4. Countering the arguments, learned S.D.R submitted that the certificate of the Department of Labour and Employment is dated 1-5-1969 whereas the Workshop has been registered under the Factories Act with effect from 19-11-1988 and, therefore, it ceases to be mines and any registration under the Mines Act becomes redundant; that in addition, the Deputy Director, Industrial Health and Safety, Bilaspur, under letter dated 6-3-1995, has mentioned that the workshop at Korba is not covered under Mines Act. She emphasized that factory, under Factories Act, does not include a mine subject to the operation of the Mines Act; that this exclusion clause clearly supports the case of the Department that the workshop is not a mine; that the Commissioner has rightly distinguished the Tribunal's decision in Central Coalfields' case, supra, by giving his findings that the workshop in that case was not registered under the Factories Act.

5. We have considered the submission of both the sides. The issue involved in the present appeals stands decided by the Tribunal in Appellants own case - South Eastern Coalfields Ltd. v. C.C.E. Raipur, 2001 (127) E.L.T. 554 (T). In para 5 of the said decision, this Tribunal has held under:

"5. We have considered the submission of both the sides. Notification No. 63/95-C.E., exempts the goods manufactured in workshop situated within the precincts of mines. It is not in dispute that the workshop at Korba is not situated within the premises of mines, The learned Consultant has relied upon the decision of the Tribunal in Central Coalfields' case in support of contention that precincts cannot be restricted to an area of four kilometre. In the said case the adjudicating authority himself has held the workshop to be the precinct of the nearest mine which was 4 Kms. The issue involved in that case was whether the exemption was available only in respect of the goods cleared from the workshop to the nearest mines or to all the mines situated at a distance of more than 4 kms from the workshop. The issue involved in the present matter before us is thus different from the Central Coalfields' case inasmuch as the exemption has been denied on the ground that the workshop was not mines as it was registered under the Factories Act. The Commissioner has given a categorical finding in the impugned Order that admittedly the Central Electrical and Mechanical Workshop, Korba, is registered under the Factories Act, 1948 and accordingly the exemption contained in Notification No. 63/95-C.E., cannot be extended to the goods manufactured in the said workshop. We do not find anything wrong in the finding of the Commissioner. As per Explanation (ii) to Notification No. 63/95-C.E., "mine" has the meaning assigned to it in Clause (i) of Section 2 of the Mines Act, 1952. It is not disputed by the Appellants that the workshop is registered as a factory under the Factories Act, 1948. As per Section 2(m) of the Factories Act, "factory means any premises including the precincts thereof.....but does not include a mine subject to the operation of the Mines Act, 1952....." In the light of specific exclusion of mine which is subject to the operation of Mines Act from the definition of factory, we do not find any substance in the submission of the learned Consultant that both Acts can apply to the same unit. Accordingly, we hold that the benefit of the Notification No. 63/95-C.E., is not available to the goods in question. The demand of excise duty as confirmed in the impugned order is upheld."

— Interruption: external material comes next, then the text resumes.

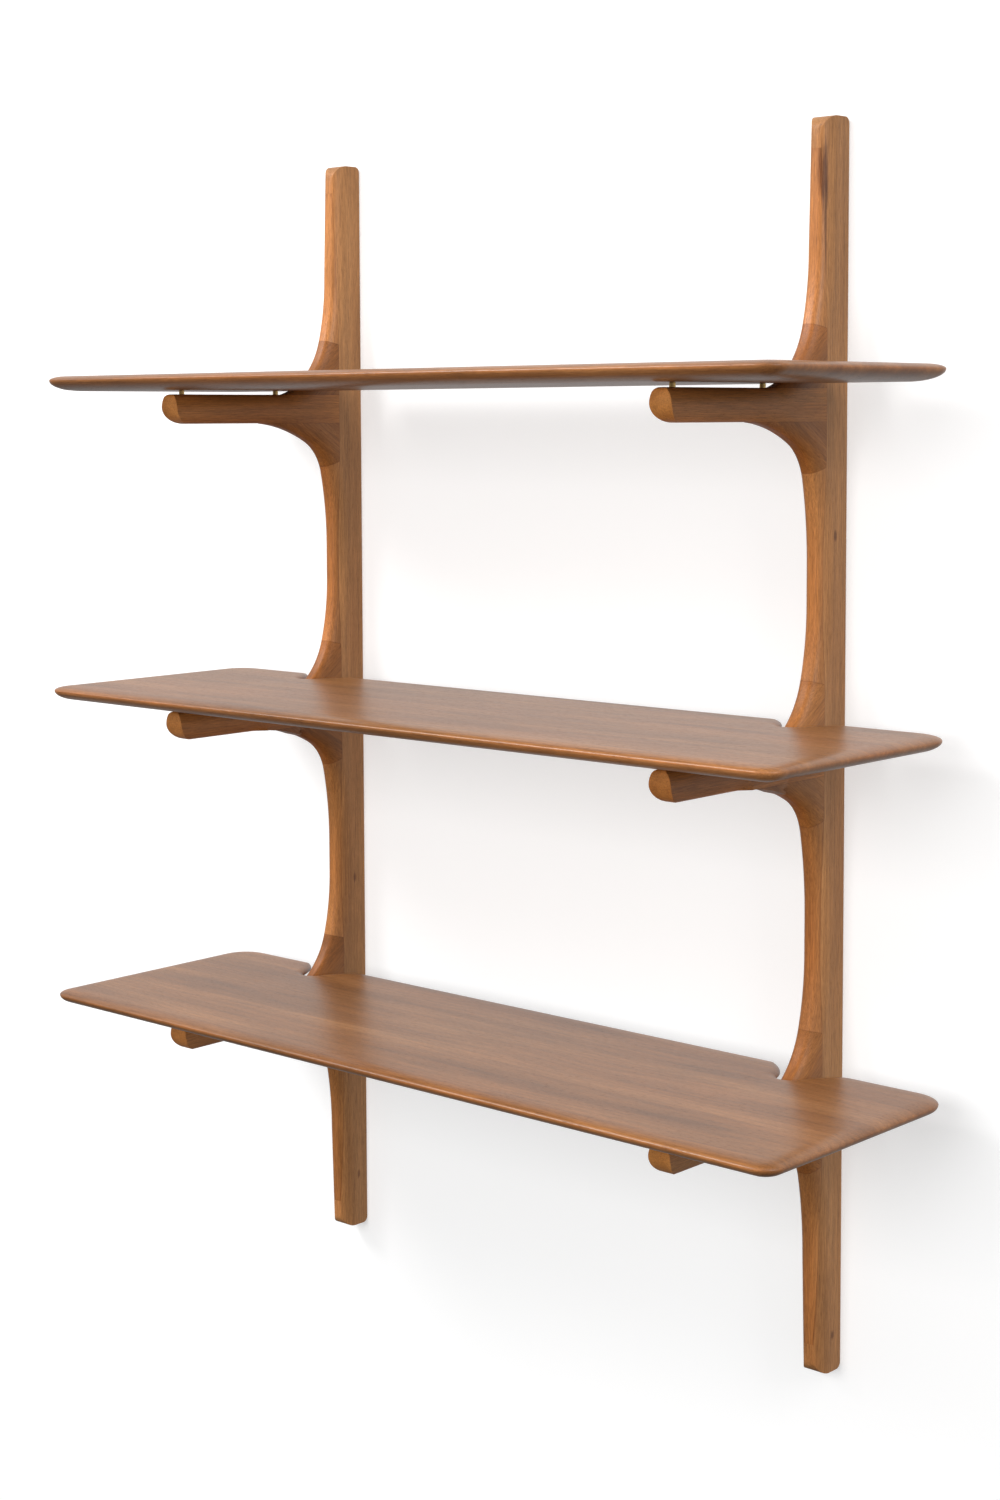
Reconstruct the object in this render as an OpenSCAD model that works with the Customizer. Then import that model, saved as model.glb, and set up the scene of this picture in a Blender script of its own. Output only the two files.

6. We also observe that the Tribunal while dealing with the case of Central Coalfields Ltd. was concerned with the Appeal No. E/SB/4083/93 arising out of Order-in-Original No. 29/MP/Collse/93, dated 29-3-93. As per Memorandum of Appeal, the said workshop was registered under the Factories Act on 8-3-96 and 22-2-97, that is, the said Workshop was not registered at the relevant time. All the present matters are thus squarely covered by the Tribunal's decision as reported in 2001 (127) E.L.T. 554 (T) and accordingly the demand of duty of excise is upheld. However, in view of the facts of the case, we are of the view that no penalty is imposable. This was the view in the decision reported in 2001 (127) E.L.T. 554 also. We, therefore, set aside all the penalties imposed on the Appellants.

All the appeals stand disposed of in above manner.